At the time, it all seemed very amusing, as I began identifying a whole new population of these wonderful street “people” who were seemingly invisible to the general population. Yet after a year or so of photographing hydrants, I realised that, perhaps more than people, variety amongst them is somewhat limited so although I didn’t stop photographing them, I certainly wasn’t doing a dozen a day.
However, every now and then, one comes across an individual who, in one way or another, looks different to the others — even unique. And, as almost two years have passed since the last “hydrant post”, I think it’s time to offer you a few more images of these exquisitely spellbinding little creatures. Looking through my collection, I noticed that recently, I’ve been classifying other “street people” that are not strictly such by using the keyword “hydrant”, so you may find the odd pillbox or hosepipe or phone booth, too. Please be understanding of me.
“So, if you’re sitting comfortably, let us begin”, as they used to say on BBC radio 60 years ago at 1.45 p.m. on “Listen With Mother”. BTW, some of these images have appeared before in earlier posts.
Take the basic full frontal portrait as a typical case. Here, the photographer and the camera are looking straight at the hydrant—or perhaps it’s the other way around. Anyway, the the photographer says “Smile” and the hydrant complies with the request readily. “Smile”, s/he says, “and the world smiles with you”.
There are other happy people who don’t show their happiness with a smile but instead, they have a glint in their eye, even if the glint is no more than a chocolate or ice cream wrapper.
Even though being a hydrant can make one happy, you don’t have to be (a hydrant, that is). Others with a different disposition just laugh out loud to show how cheerful they are feeling.
Then again, there are others who are just happy being able to do things that are bad for them — like smoking cigarettes or chewing gum. They know it’s wrong but they just delight in it and if it keeps them happy and out of trouble, who is a simple photographer to pass judgement?
Most of the hydrants in Tel Aviv are painted red; in fact red is the colour for hydrants throughout most of the country. The neighbouring city of Ramat Gan paints some of theirs yellow.
Occasionally, in Tel Aviv, you’ll come across a hydrant that isn’t red, so you have to be constantly on the lookout for these social misfits.
Then, as well as the social misfits, there are those unfortunates that have a physical disability or disfigurement.
Occasionally you come across some that tell a life story …

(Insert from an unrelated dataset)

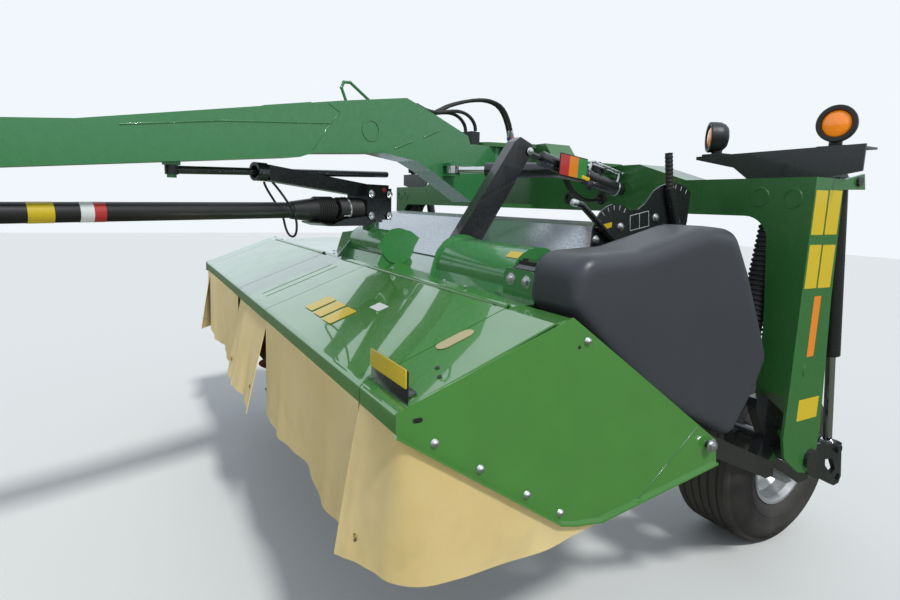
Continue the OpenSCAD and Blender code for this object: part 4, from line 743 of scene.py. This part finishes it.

And then there are the hydrants that remind you of something from long ago!
And there are those that simply have a story to tell …
Finally, while walking home the other day, I spied a niqab-hydrant, which only goes to show that Israel is an open society for these would not be permitted in parts of Europe or Canada!

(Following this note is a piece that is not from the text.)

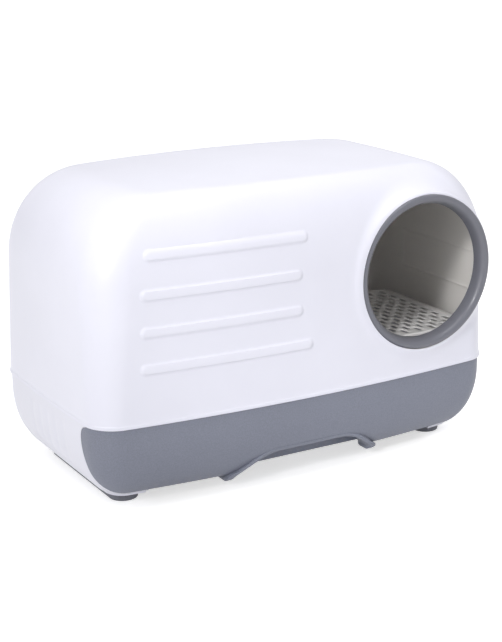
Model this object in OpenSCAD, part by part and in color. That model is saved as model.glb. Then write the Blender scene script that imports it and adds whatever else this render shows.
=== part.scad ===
// Enclosed cat litter box: a lift-off hood with a round entrance, a shallow base with a pull-out
// litter drawer across its whole front, and a perforated step platform inside the entrance.
// X runs along the length, the front faces -Y, Z is up and the origin is on the floor at the centre.

/* [Body] */
// Length over the ends, at the seam between hood and base
body_l = 607; // [590:1:620]
// Depth at the ends, at the seam
body_d = 309; // [300:1:320]
// Height of the top of the hood above the floor
body_h = 400; // [395:1:410]
// How far the front and the back belly out at mid length
front_bulge = 19.5; // [16:0.5:22]
// How far the ends belly out at mid depth
end_bulge = 4.5; // [2:0.5:6]
// Wall of the mouldings
wall = 3; // [2.5:0.5:3.5]

/* [Hood] */
// Height of the seam
seam_z = 117; // [116:1:118]
// Radius of the upright corners at the seam
corner_r = 34.5; // [30:0.5:38]
// Height of the rounding round the top
top_round_h = 114; // [100:1:120]
// How far that rounding reaches in from the ends
top_round_x = 97; // [80:1:100]
// How far that rounding reaches in from the front and the back
top_round_y = 45.5; // [40:0.5:50]

/* [Entrance] */
// Distance of the entrance's axis from mid length
entry_x = 178.4; // [175:0.2:180]
// Height of the entrance's axis
entry_z = 259.2; // [256:0.2:262]
// Radius of the clear opening
entry_r = 93; // [90:0.5:94]
// Outer radius of the rim
rim_r = 105.7; // [104:0.1:107]

/* [Drawer] */
// How far the litter drawer pulls out
drawer_travel = 210; // [150:5:210]
// Half the length of the finger arch in the drawer front
grip_half = 107; // [100:1:109]
// Height of the flat top of the finger arch
grip_top_z = 46.9; // [42:0.1:48]

/* [Step platform] */
// Height of the top of the perforated deck
deck_z = 167; // [160:1:168]
// Slot pitch across the rows
slot_pitch_x = 11.5; // [10:0.5:12]
// Slot pitch along the rows
slot_pitch_y = 26; // [24:1:32]

/* [Hidden] */
half_l = body_l / 2;
half_d = body_d / 2;
gap = 0.5;                  // fit gap between neighbouring mouldings
hood_draft = 0.009;         // lean of the hood's walls per mm of height
corner_grow = 12.7;         // growth of the upright corner radius up the hood
top_corner_k = 0.71;        // how much of the corner radius the top rounding takes away
top_corner_min = 8;
crown = 2.6;                // rise of the roof towards mid length
bead = 0.9;                 // proud lip along the hood's lower edge
side_top_z = body_h - crown - top_round_h;
base_z = 12.4;              // underside of the base
base_inset = 1.2;           // the base stands this far inside the hood's outline
base_round_h = 85.5;
base_round_x = 40;
base_round_y = 47;
base_bottom_e = 0.77;       // share of the rounding at which the bottom edge stops
base_side_z = base_z + base_round_h;
base_top_z = seam_z - gap;
corner_steps = 7;
long_steps = 10;
end_steps = 4;

// the cut between the base and the drawer front, seen from the end: y as a function of z
cut_side_y = -104.8;        // where the base's side is upright
cut_lean = 22;              // how far it has come forward at the drawer front's underside
cut_corner_y = 14;          // rounding of the drawer front's upper corners
cut_corner_h = 15;
cut_corner_z = 99.5;        // where that rounding begins
front_floor_z = 19.5;       // underside of the drawer front
floor_edge_y = -98;         // front edge of the base's floor between the corners
crescent_x = 225;           // outside this the base wraps round under the drawer front

// entrance
land_y = -167;              // face that the rim is seated on
land_t = 3.5;
collar_r = 109;             // the hood's collar round the rim
collar_back_r = 122;
collar_back_y = -115;
rim_nose_r = 101;
rim_nose_y = -172.8;
throat_y = -158.8;          // where the clear opening begins
throat_back_y = -156.5;
throat_wall = 3.3;
retainer_t = 3;
rim_screw_r = 101;
rim_screws_at = [30 : 60 : 330];    // angles round the entrance

// ribs on the hood's face: height of each rib's middle, left end, right end
rib_h = 16;
rib_proud = 2.2;
ribs = [[332, -237, -10], [284, -245, -20], [237, -246, -19], [190.5, -247, -4]];

// rim frame on the base
frame_inset = 4.8;
frame_z = 113.2;
frame_t = 3;
frame_lip_h = 9;
frame_lip_t = 2.5;
frame_open_x = 268;
frame_open_front = -98;
frame_open_back = 126;
beam_x = 88;
beam_w = 18;
beam_h = 8;
ledge_w = 9;
ledge_h = 6;

// drawer
tray_z = 19;
tray_rim_z = 98.3;
tray_rim_h = 3;
tray_half_x = 277;
tray_front_y = -106;
tray_back_y = 134;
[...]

Finally, a couple of different shots for the sake of variety. Last week, I was returning home on the bus after meeting a friend in town. Sitting opposite me on the other side of the aisle was a not-so-young couple having an earnest heart-to-heart conversation as not-so-young couples sometimes do. I was looking at them and, in particular, at their hands so I plucked up the courage and asked them if they minded me taking a photograph. The bus was moving and the light wasn’t great but I thought it made a lovely photo.
And I’ll conclude with a photo from the never-ending saga of the drainage-sewage-electricity-water infrastructure replacement that’s been ongoing along the street since the beginning of the year. Our short section took four and half months and then there was a break for a week and a half. In the interim, all the neighbours received a flyer from the municipality regarding the continuation of work on the last section of the street — dates, traffic arrangements, etc.
Now, we live on a corner house and we had expected the work to continue where it had been left off, i.e., continuing eastward along the same street. However, the Municipality notification had neglected to mention an important piece of information. So, you can imagine the amazement when on Sunday of last week, neighbours (we included) discovered the diggers creating a channel on the street perpendicular. The reason was simple. The pipes and things at the northern third of Stricker Street connect with those on Shlomtzion HaMalkah, the street that had just been done. So I snapped the bemusement of some of the neighbours who went to collect their cars only to find that they couldn’t drive them along a channel where the street had been just a few hours earlier!